Лариса (почему-то мне кажется, что ее должно звать Лариса, хотя на самом деле она Галочка) не выпускает своей руки из его, и с ее лица не сходит широкая, радостная улыбка. Она всем кивает, улыбается еще шире, изредка губы произносят что-то быстрое, незначительное и снова растягиваются в улыбку. Она без нее не может. Снимает только перед сном. Вместе с макияжем. Муж дома тоже требует улыбку. Скоро вторая подтяжка потребуется из-за этой вечной гримасы.

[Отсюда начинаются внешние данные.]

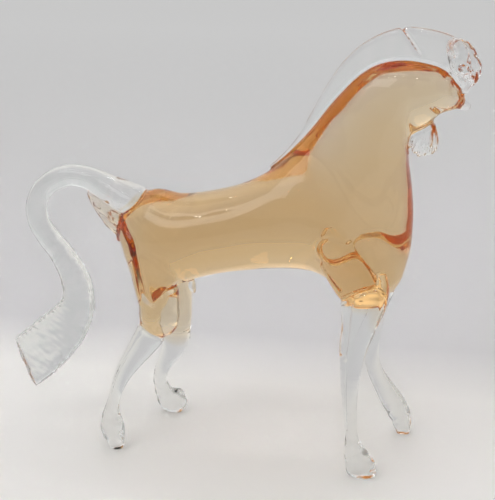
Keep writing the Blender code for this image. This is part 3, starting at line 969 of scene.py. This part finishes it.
def make_pieces():
    """The body, and all the clear glass as one object, still in millimetres."""
    amber_shapes = amber_forms()
    clear_shapes = clear_forms()
    whole = skin("whole", amber_shapes + clear_shapes)
    gather = skin("gather", amber_shapes)
    for obj in (whole, gather):
        hot_worked(obj)
    detailed(whole, gather)
    whole.data.materials.append(amber)
    inner = offset_copy("inner", gather, SEAM_INSIDE)
    outer = offset_copy("outer", gather, SEAM_OUTSIDE)
    pieces = {"body": boolean("body", whole, inner, "INTERSECT")}
    rest = boolean("rest", whole, outer, "DIFFERENCE")
    discard(whole, gather, inner, outer, *amber_shapes, *clear_shapes)
    return pieces, rest


def named_pieces(pieces, rest):
    """Tells the loose clear pieces apart by the CAD node whose box each fills, and divides the crest."""
    ears = {"ear_right": EAR_RIGHT, "ear_left": EAR_LEFT}
    nodes = [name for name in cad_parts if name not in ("body", "forelock", *ears)]
    for piece in loose_pieces(rest):
        points = read_points(piece.data)
        centre = (points.min(axis=0) + points.max(axis=0)) / 2
        gap = {name: np.linalg.norm(np.array(node_centre(name)) - centre) for name in nodes}
        pieces[min(gap, key=gap.get)] = piece
    crest = pieces.pop("mane")
    for name, rows in ears.items():
        claim = [loft("claim", limb_rings(rows, EAR_CLAIM + extra)) for extra in (0.0, EAR_GAP)]
        for form in claim:
            form.data.materials.append(cut_mark)
        pieces[name] = boolean(name, crest, claim[0], "INTERSECT")
        left = boolean("crest", crest, claim[1], "DIFFERENCE")
        discard(crest, *claim)
        crest = left
    halves = {"mane": -1.0, "forelock": 1.0}
    for name, side in halves.items():
        block = snip_block(side)
        pieces[name] = boolean(name, crest, block, "INTERSECT")
        discard(block)
    discard(crest)
    return pieces


def node_centre(name):
    """The middle of a CAD node's box in the construction frame, in millimetres."""
    low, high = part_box(name)
    return (low + high) / 2 / MM - Vector(construction_origin())


def construction_origin():
    """Where the construction frame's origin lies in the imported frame, in millimetres."""
    points = np.concatenate(section_rings(BODY_SECTIONS, BODY_SIDES) + limb_rings(DOCK))
    low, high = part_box("body")
    middle = (np.array(low) + np.array(high)) / 2 / MM - (points.min(axis=0) + points.max(axis=0)) / 2
    return (middle[0], middle[1], 0.0)


def snip_block(side):
    """A block that fills one side of the snip: -1 is the mane's, 1 the forelock's."""
    outward = Vector(MANE_SNIP_OUTWARD).normalized()
    turn = outward.to_track_quat("Z", "Y").to_matrix().to_4x4()
    centre = Vector(MANE_SNIP_POINT) + outward * side * (SNIP_BLOCK / 2 + SNIP_GAP)
    mesh = bmesh.new()
    bmesh.ops.create_cube(mesh, size=SNIP_BLOCK, matrix=Matrix.Translation(centre) @ turn)
    block = object_of("block", mesh)
    block.data.materials.append(cut_mark)
    return block


SLOTS = {
    "body": "amber_glass",
    "tail": "pressed_clear_glass",
    "beard": "pressed_clear_glass",
    "ear_right": "pressed_clear_glass",
    "ear_left": "pressed_clear_glass",
}


def mark_seam(data):
    """Writes the seam attribute on the faces that a cut left, and makes the edge around them sharp."""
    cut = np.zeros(len(data.polygons), np.int32)
    data.polygons.foreach_get("material_index", cut)
    seam = data.attributes.new(SEAM, "FLOAT", "FACE")
    seam.data.foreach_set("value", cut.astype(np.float32))
    edge_of_corner = np.zeros(len(data.loops), np.int32)
    data.loops.foreach_get("edge_index", edge_of_corner)
    sizes = np.zeros(len(data.polygons), np.int32)
    data.polygons.foreach_get("loop_total", sizes)
    cut_at_corner = np.repeat(cut, sizes)
    lowest = np.full(len(data.edges), len(data.materials))
    highest = np.full(len(data.edges), -1)
    np.minimum.at(lowest, edge_of_corner, cut_at_corner)
    np.maximum.at(highest, edge_of_corner, cut_at_corner)
    sharp = data.attributes.get("sharp_edge") or data.attributes.new("sharp_edge", "BOOLEAN", "EDGE")
    sharp.data.foreach_set("value", lowest != highest)


def placed(name, obj):
    """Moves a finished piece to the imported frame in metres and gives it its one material."""
    data = obj.data
    obj.name = name + "_glass"
    data.name = name + "_glass"
    data.transform(Matrix.Scale(MM, 4) @ Matrix.Translation(construction_origin()))
    data.shade_smooth()
    mark_seam(data)
    data.polygons.foreach_set("material_index", np.zeros(len(data.polygons), np.int32))
    data.materials.clear()
    slot = SLOTS.get(name, "clear_glass")
    data.materials.append(MATERIALS[slot])
    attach(obj, "root")
    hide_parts(name)


for name, piece in named_pieces(*make_pieces()).items():
    placed(name, piece)


# ---------------------------------------------------------------- stage, light and camera

# Painted shade on the floor: the near colour is its own pale tone, and behind the horse it is painted
# greyer, as the shade on a rising paper sweep.
FLOOR_NEAR = (0.80, 0.79, 0.765)
FLOOR_SHADED_MIDDLE = (0.6, 0.595, 0.6)
FLOOR_SHADED_FAR = (0.70, 0.70, 0.70)
FLOOR_SHADE_DEPTHS = (0.05, 1.05)       # metres behind the horse between which the floor changes
FLOOR_RADIUS = 9.0
FLOOR_SIDES = 96
FLOOR_ROUGHNESS = 0.7
FLOOR_SPECULAR = 0.2


def make_floor():
    """A plain pale floor with painted shade: greyer away from the viewer, as a paper sweep rising there
    in shade would look.
    """
    mesh = bmesh.new()
    bmesh.ops.create_circle(mesh, cap_ends=True, segments=FLOOR_SIDES, radius=FLOOR_RADIUS)
    floor = object_of("floor", mesh)
    material, nodes, links = new_material("pale_floor")
    place = nodes.new("ShaderNodeTexCoord").outputs["Object"]
    split = nodes.new("ShaderNodeSeparateXYZ")
    links.new(place, split.inputs["Vector"])
    far = range_node(nodes, links, split.outputs["Y"], FLOOR_SHADE_DEPTHS, (0.0, 1.0))
    # painted shade: the colour turns greyer from just behind the horse on
    color = ramp_node(nodes, links, far, [(0.0, FLOOR_NEAR), (0.05, FLOOR_SHADED_MIDDLE), (1.0, FLOOR_SHADED_FAR)])
    shader = nodes.new("ShaderNodeBsdfPrincipled")
    shader.inputs["Roughness"].default_value = FLOOR_ROUGHNESS
    shader.inputs["Specular IOR Level"].default_value = FLOOR_SPECULAR
    links.new(color, shader.inputs["Base Color"])
    output = nodes.new("ShaderNodeOutputMaterial")
    links.new(shader.outputs["BSDF"], output.inputs["Surface"])
    floor.data.materials.append(material)


WORLD_STRENGTH = 1.15
SEEN_GREY = (0.52, 0.52, 0.525, 1.0)
# Stops over the sine of the height, over the direction from left to right, and from front to back.
OVERHEAD = [(0.0, (0.54, 0.54, 0.54)), (0.5, (0.58, 0.58, 0.58)), (0.85, (1.1, 1.1, 1.1))]
RIGHT_WALL = [(0.6, (1.0, 1.0, 1.0)), (0.85, (0.3, 0.29, 0.28)), (1.0, (0.12, 0.12, 0.12))]
FRONT_TO_BACK = [(0.0, (0.55, 0.54, 0.53)), (0.45, (0.8, 0.8, 0.8)), (0.6, (1.0, 1.0, 1.0))]
MIX_FIRST, MIX_SECOND, MIX_RESULT = 6, 7, 2       # the colour sockets of a Mix node


def multiply_node(nodes, links, first, second):
    node = nodes.new("ShaderNodeMix")
    node.data_type = "RGBA"
    node.blend_type = "MULTIPLY"
    node.inputs["Factor"].default_value = 1.0
    links.new(first, node.inputs[MIX_FIRST])
    links.new(second, node.inputs[MIX_SECOND])
    return node.outputs[MIX_RESULT]


def make_world():
    """Soft studio surroundings: pale all round, brightest overhead, with one dim wall on the +X side
    that gives the glass its dark edges. The camera itself sees a plain pale grey behind the floor."""
    world = bpy.data.worlds.new("studio")
    world.use_nodes = True
    nodes, links = world.node_tree.nodes, world.node_tree.links
    nodes.clear()
    direction = nodes.new("ShaderNodeTexCoord").outputs["Generated"]
    split = nodes.new("ShaderNodeSeparateXYZ")
    links.new(direction, split.inputs["Vector"])
    height = ramp_node(nodes, links, split.outputs["Z"], OVERHEAD)
    wall = ramp_node(nodes, links, split.outputs["X"], RIGHT_WALL)
    depth = range_node(nodes, links, split.outputs["Y"], (-1.0, 1.0), (0.0, 1.0))
    behind = ramp_node(nodes, links, depth, FRONT_TO_BACK)
    light = multiply_node(nodes, links, multiply_node(nodes, links, height, wall), behind)
    seen = nodes.new("ShaderNodeMix")
    seen.data_type = "RGBA"
    links.new(nodes.new("ShaderNodeLightPath").outputs["Is Camera Ray"], seen.inputs["Factor"])
    links.new(light, seen.inputs[MIX_FIRST])
    seen.inputs[MIX_SECOND].default_value = SEEN_GREY
    background = nodes.new("ShaderNodeBackground")
    background.inputs["Strength"].default_value = WORLD_STRENGTH
    links.new(seen.outputs[MIX_RESULT], background.inputs["Color"])
    output = nodes.new("ShaderNodeOutputWorld")
    links.new(background.outputs["Background"], output.inputs["Surface"])
    bpy.context.scene.world = world


def aim(obj, location, target):
    """Puts a light at location and turns it towards target."""
    obj.location = location
    obj.rotation_mode = "QUATERNION"
    obj.rotation_quaternion = (Vector(target) - Vector(location)).to_track_quat("-Z", "Y")


def area_light(name, location, target, size, power):
    data = bpy.data.lights.new(name, "AREA")
    data.shape = "RECTANGLE"
    data.size, data.size_y = size
    data.energy = power
    aim(linked(name, data), location, target)


CAMERA_AIM = (0.00614, -0.00119, 0.0666)
CAMERA_DISTANCE = 0.42
CAMERA_AZIMUTH = 13.0    # degrees
CAMERA_ELEVATION = 17.0
CAMERA_LENS = 93.2
CAMERA_SHIFT = (-0.005, 0.008)
CAMERA_CLIP = (0.01, 50.0)


def make_camera():
    """The photograph's point of view: low, a little to the right of the horse's right side."""
    azimuth, elevation = math.radians(CAMERA_AZIMUTH), math.radians(CAMERA_ELEVATION)
    back = Vector((
        math.sin(azimuth) * math.cos(elevation),
        -math.cos(azimuth) * math.cos(elevation),
        math.sin(elevation),
    ))
    data = bpy.data.cameras.new("camera")
    data.lens = CAMERA_LENS
    data.shift_x, data.shift_y = CAMERA_SHIFT
    data.clip_start, data.clip_end = CAMERA_CLIP
    camera = linked("camera", data)
    camera.location = Vector(CAMERA_AIM) + back * CAMERA_DISTANCE
    camera.rotation_mode = "QUATERNION"
    camera.rotation_quaternion = (-back).to_track_quat("-Z", "Y")
    bpy.context.scene.camera = camera


LAMP_PITCH = 0.075
LAMP_RADIUS = 0.007
LAMP_CORE = 0.9          # of the radius, out to which a lamp is at its brightest
LAMP_RADIANCE = 110.0
STRIP_RADIANCE = 0.3     # between the lamps


def light_strip(name, location, target, size):
    """A strip of small lamps, which the glass shows as rows of dots; the camera itself doesn't see it."""
    mesh = bmesh.new()
    bmesh.ops.create_grid(mesh, x_segments=2, y_segments=2, size=0.5)
    bmesh.ops.scale(mesh, verts=mesh.verts, vec=(*size, 1.0))
    strip = object_of(name, mesh)
    aim(strip, location, target)
    material, nodes, links = new_material(name)
    mapping = nodes.new("ShaderNodeMapping")
    mapping.inputs["Scale"].default_value = [1 / LAMP_PITCH] * 3
    links.new(nodes.new("ShaderNodeTexCoord").outputs["Object"], mapping.inputs["Vector"])
    cells = nodes.new("ShaderNodeTexVoronoi")
    cells.voronoi_dimensions = "2D"
    cells.inputs["Scale"].default_value = 1.0
    cells.inputs["Randomness"].default_value = 0.0
    links.new(mapping.outputs["Vector"], cells.inputs["Vector"])
    edge = LAMP_RADIUS / LAMP_PITCH
    radiance = (STRIP_RADIANCE, LAMP_RADIANCE)
    lamps = range_node(nodes, links, cells.outputs["Distance"], (edge, edge * LAMP_CORE), radiance)
    glow = nodes.new("ShaderNodeEmission")
    links.new(lamps, glow.inputs["Strength"])
    output = nodes.new("ShaderNodeOutputMaterial")
    links.new(glow.outputs["Emission"], output.inputs["Surface"])
    strip.data.materials.append(material)
    strip.visible_camera = False
    strip.visible_shadow = False


LIGHT_AIM = (0.0, 0.0, 0.08)
KEY_AIM = (0.0, 0.0, 0.07)
KEY_POWER = 1.5
LIGHT_BOUNCES = 32       # light crosses the glass many times before it leaves

make_floor()
make_world()
light_strip("strip_above", location=(0.0, 0.16, 0.5), target=LIGHT_AIM, size=(0.6, 0.12))
light_strip("strip_front", location=(-0.1, -0.3, 0.55), target=LIGHT_AIM, size=(0.45, 0.09))
area_light("key", location=(-0.35, -0.45, 0.75), target=KEY_AIM, size=(0.5, 0.5), power=KEY_POWER)
make_camera()

scene = bpy.context.scene
scene.view_settings.view_transform = "Standard"
scene.cycles.max_bounces = LIGHT_BOUNCES
scene.cycles.glossy_bounces = LIGHT_BOUNCES
scene.cycles.transmission_bounces = LIGHT_BOUNCES
scene.cycles.transparent_max_bounces = LIGHT_BOUNCES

А глаза у Ларисы, то есть, Галочки, глаза – огромные, влажные, фиолетовые (линзы, конечно). И в них стоит такая глубокая печаль, такая скорбь. И постоянно сдерживаемые слезы. Глаза не улыбаются никогда, только рот. От этого сочетания смеющегося рта и скорбных глаз – впечатление лёгкой невменяемости.

Она все время думает, раздавая кивки и даря улыбки по сторонам: «А что здесь делаю я? Зачем вы все мне нужны? Вы мне противны. Противны. Вы отвратительные, скользкие типы. Думаете, что с вашими бабками вы что-то собой представляете. Вы же мертвые все…». Ларисе скучны и непонятны их разговоры, их эмоции, их речь. Много лет она уже не вникает в то, что слышит вокруг, она избрала такую позицию – добрая открытая улыбка. Это ее ответ всем. Это ее диалог с миром. Говорить и обсуждать невозможно, когда люди стоят на разных жизненных позициях. Да и не то, чтобы в позициях дело – сама система ценностей у них различна в корне. С мужем у Ларисы все идеально – ее реплики за день можно сосчитать по пальцам: «Доброе утро, милый», «Кофе?», «Да, и я тебя», «До вечера». Днем по телефону: «Как ты сам считаешь, любимый», «Как больше нравится тебе», «Ты же все знаешь лучше меня», «Люблю». Лариса понимает (уж не знаю, книжек ли умных начиталась или сама докумекала, на личном опыте), что лучший и самый верный комплимент мужчине – это сказать: «Ты прав». Вот она щедро и оперирует этими нехитрыми фразами.